Input data:
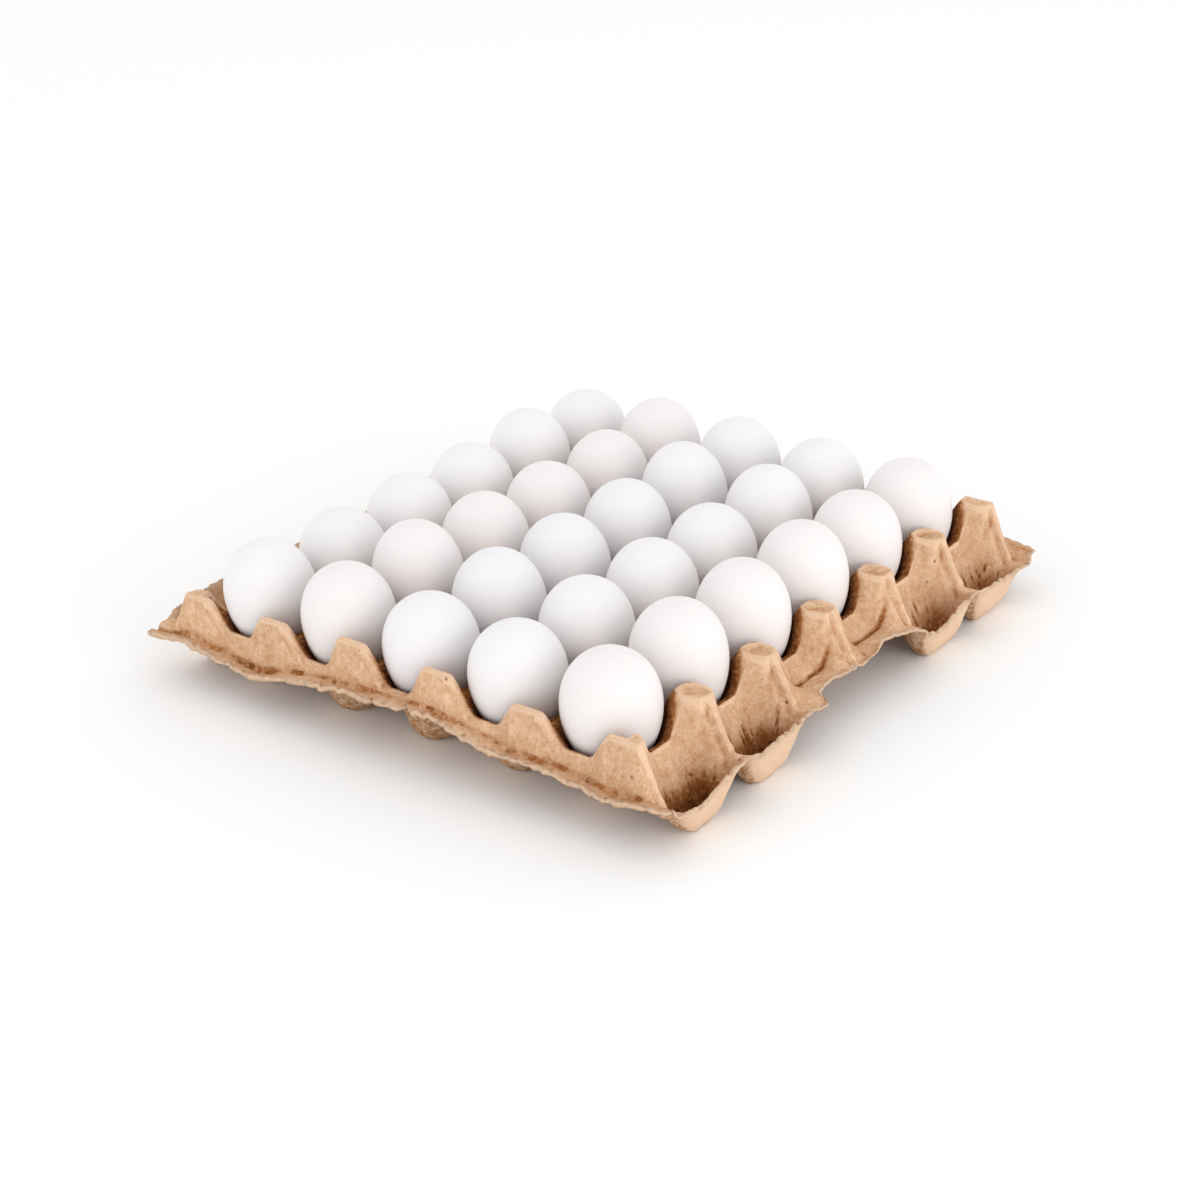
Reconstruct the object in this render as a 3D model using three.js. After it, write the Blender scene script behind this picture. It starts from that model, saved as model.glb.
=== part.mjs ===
// A moulded pulp tray of thirty white hen's eggs, five along X and six along Y, blunt ends up.
// Millimetres, +Z up. The origin is on the table, under the middle of the tray.
import * as THREE from "three";

// Layout of the cells
const COLUMNS = 5;
const ROWS = 6;
const PITCH_X = 50;
const PITCH_Y = 46.6;
const POST_LINE_X = (COLUMNS * PITCH_X) / 2;
const POST_LINE_Y = (ROWS * PITCH_Y) / 2;

// Moulded pulp sheet: heights are those of its upper face above the table
const PULP = 2.2;
const POST_TOP = 46;
const SADDLE = 30.5;
const SHELF_CREASE = 23.5;

// Posts at the corners of the cells, with flat rounded tops
const POST_HALF_X = 7.5;
const POST_HALF_Y = 6.5;
const POST_CORNER = 4;
const POST_SPREAD = 10.5;
const POST_FLANK = 1.15;
const POST_MID_FLANK = 5;

// Cups that hold the eggs: a flat floor, a curved wall, and steep faces up the posts
const CUP_FLOOR_RADIUS = 9;
const CUP_FLOOR_HALF = 5.4;
const CUP_WALL_RADIUS = 23.3;
const CUP_CURVE = 1.5;
const CUP_BRIM_RADIUS = 22;
const CUP_FACE_SLOPE = 7.5;
const FLOOR_TOLERANCE = 0.01;

// Wide flanges along the sides of six eggs: four deep scoops and two flat shelves in the middle
const RIM_OUT_X = 27.5;
const SHELF_RIM_OUT_X = 20.5;
const FRONT_RIM_HEIGHT = 23;
const BACK_RIM_HEIGHT = 30;
const RIM_CORNER_DROP = 4;
const RIDGE_FOOT = 18;
const RIDGE_HALF_WIDTH = 1.5;
const RIDGE_END_RISE = 1;
const RIDGE_SPREAD = 9.5;
const SCOOP_INNER_FOOT = 13.5;
const SCOOP_OUTER_FOOT = 20.5;
const SHELF_FOOT = 10;
const SHELVES = [2, 3];

// The front rim, on +X, is torn back between these two places along Y, and lifted beyond the second
const NOTCH_START = -31;
const NOTCH_END = 14;
const NOTCH_LIFT = 6.5;
const NOTCH_LIFT_FALL = 38;

// Narrow lip along the sides of five eggs, bowed up in the middle and sagging near one end
const RIM_OUT_Y = 9.7;
const LIP_HEIGHT = 23.5;
const LIP_BOW = { at: 8, rise: 6.5, reach: 36 };
const LIP_SAG = { at: -88, rise: -4.5, reach: 16 };
const WALL_TOP_OUT = 0.8;
const WALL_FOOT_OUT = 3.5;

// Flat panels of the outer wall in front of the posts
const PANEL_HALF_WIDTH = 7.5;
const PANEL_BLEND = 10;
const PANEL_TOP_OUT = 2;
const PANEL_FOOT_OUT = 5.5;

// Eggs: one row of numbers for each row of cells along Y, one number for each cell along X
const EGG_LENGTHS = [
  [58, 58, 55, 55, 56],
  [55, 62, 59, 57, 60],
  [57, 58, 58, 57, 60],
  [57, 57, 59, 57, 61],
  [61, 58, 63, 61, 58],
  [55, 61, 60, 58, 58],
];
const EGG_LEANS = [
  [-6, -3, -2, -2, 0],
  [1, -3, -4, -1, 0],
  [1, 0, -3, 2, 2],
  [0, 2, 0, 0, 2],
  [-3, 3, -1, 0, 0],
  [1, -3, 0, -2, -1],
];
const LEAN_TOWARD = 40;
const EGG_GIRTH = 43.7;
const EGG_POINTEDNESS = 3;
const EGG_GAP = 2.1;
const EGG_SIDES = 12;
const EGG_BANDS = 7;
const FITTING_BANDS = 60;

const pulp = new THREE.MeshStandardMaterial({ color: 0xc9a27a, roughness: 0.95, metalness: 0 });
const shell = new THREE.MeshStandardMaterial({ color: 0xf1eeec, roughness: 0.5, metalness: 0 });

const clamp = THREE.MathUtils.clamp;
const mix = THREE.MathUtils.lerp;

// 1 at the start and 0 at the end of a flank that gets flatter on its way down
const flank = (share, power) => (1 - clamp(share, 0, 1)) ** power;

const bump = ({ at, rise, reach }, x) => rise * Math.exp(-(((x - at) / reach) ** 2));

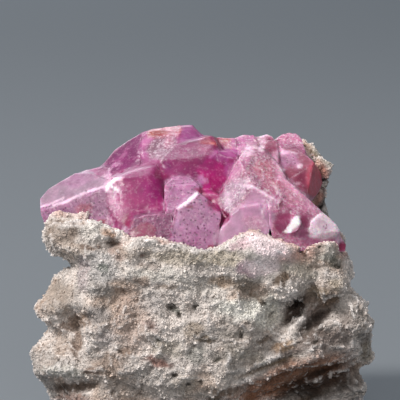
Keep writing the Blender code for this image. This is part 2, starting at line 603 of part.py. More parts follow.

What you are asked to do:
Repeat the records above line by line, from the first line through the line that contains "import * as".

Written solution:
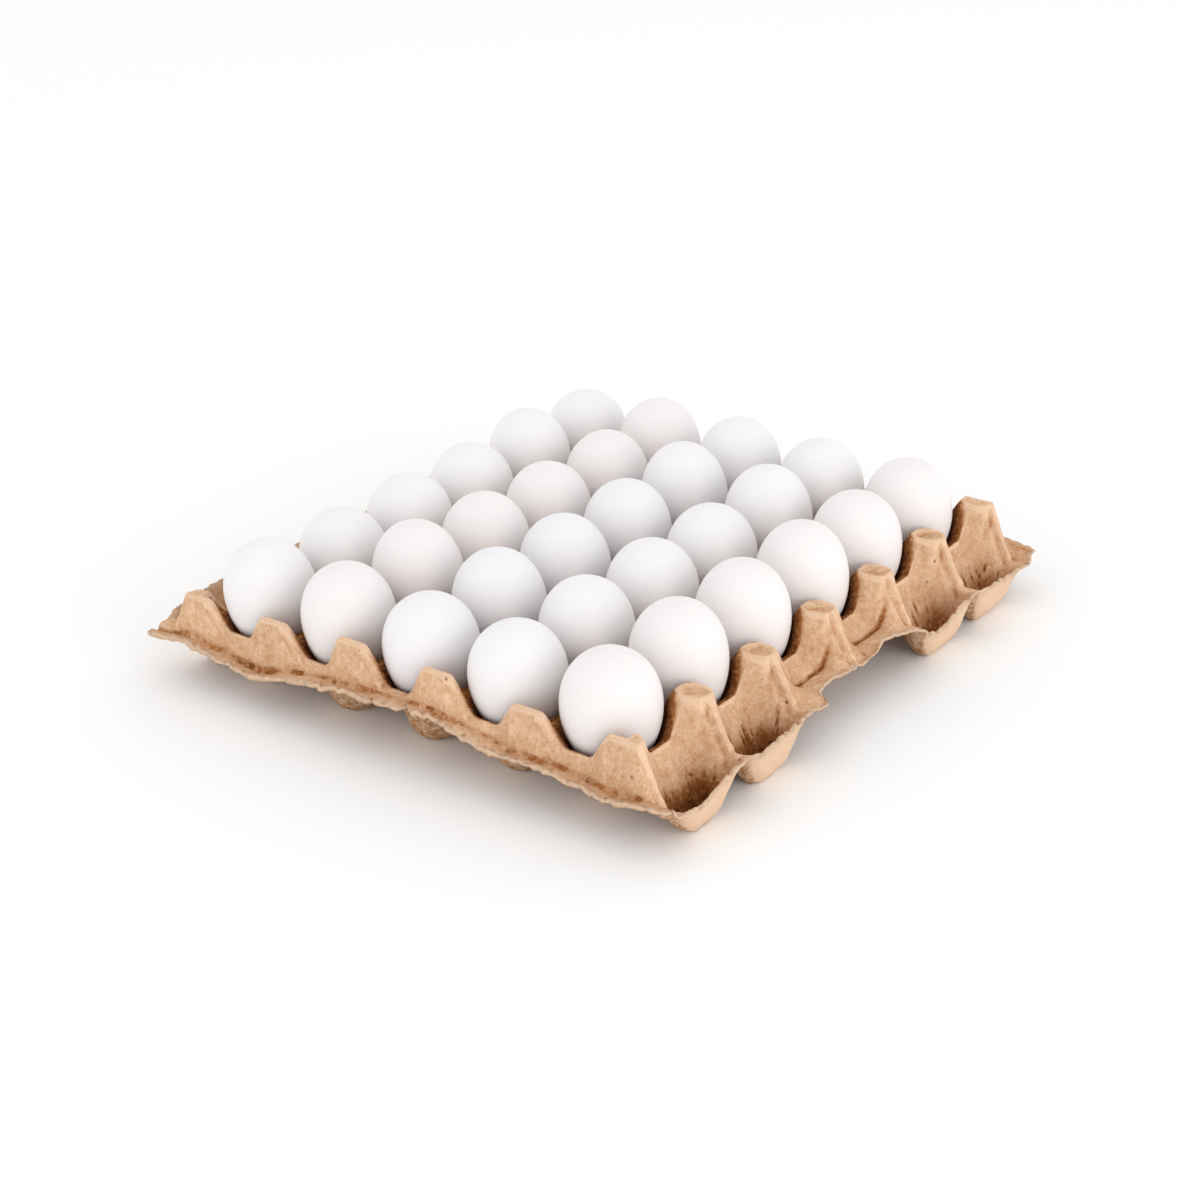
Reconstruct the object in this render as a 3D model using three.js. After it, write the Blender scene script behind this picture. It starts from that model, saved as model.glb.
=== part.mjs ===
// A moulded pulp tray of thirty white hen's eggs, five along X and six along Y, blunt ends up.
// Millimetres, +Z up. The origin is on the table, under the middle of the tray.
import * as THREE from "three";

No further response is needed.